In unfortunate ways.

On that point, and of the whole, communication is such a strange thing. Like even with these lines here "penned"--only bits and pieces strewn, and I'm not exactly thinking deeply on how they settle, nor of what potential shapes might seem to form in the gaps, from the midst, between the lines. Just bits and pieces. Only the Lord knows what else--I'm not concerned, except that sometimes after the fact He makes apparent some particular possibilities for interpretation which aren't realized prior.

Especially right now, though, I'm not concerned. And in general really needn't be. He'll do as He will, and it's not my concern.

I'll seek Him. I'll continue to press on toward Him. And when situations like the one today arise, I'll trust Him to walk me through. No matter how difficult, no matter how painful. He got me through the six-month cold war, entirely surrounded and with ongoing attempts at manipulation per all possible means by which to do so. He'll get me through this, too.

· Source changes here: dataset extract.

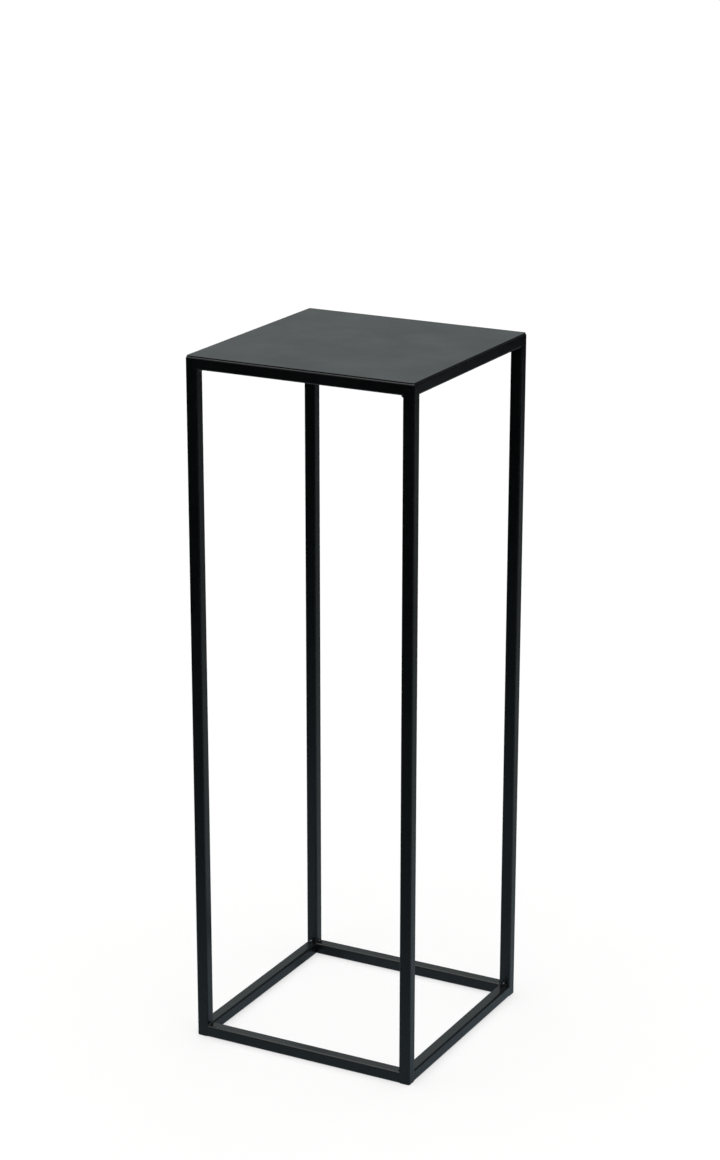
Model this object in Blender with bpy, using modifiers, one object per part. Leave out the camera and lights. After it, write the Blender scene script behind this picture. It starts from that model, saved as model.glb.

Doesn't mean it won't hurt. Doesn't mean I won't grieve, over process.
Doesn't mean I won't plead for deliverance and restraint, for wisdom and strength.

I will trust Him, though.

And if He so chooses to use me as periodic instrument for speaking and defending truth--lovingly though uncompromisingly--then it won't be without pain.

I remember what it's like to be in a position of unyielding torment. I remember what it's like to be confronted with a truth that scorches and defies every ability to attempt denial. Being enraged, shattered, devastated, and unraveled from the inside out, feeling totally helpless, grieved, and betrayed even by oneself. Feeling destroyed and defenseless.

It hurts. Life isn't our plaything, though. We're blessed to receive.

Better to come to know the truth, though the process of being stripped of cherished lies is excruciating, in an ultimately vital sense of the word.

It hurts to speak truth, uncompromisingly in love. It hurts.
And if that pain ever ceases to point in despair unto the Lord, pleading His direction and help and guidance and healing for those so prayerfully approached, then something has gone terribly awry.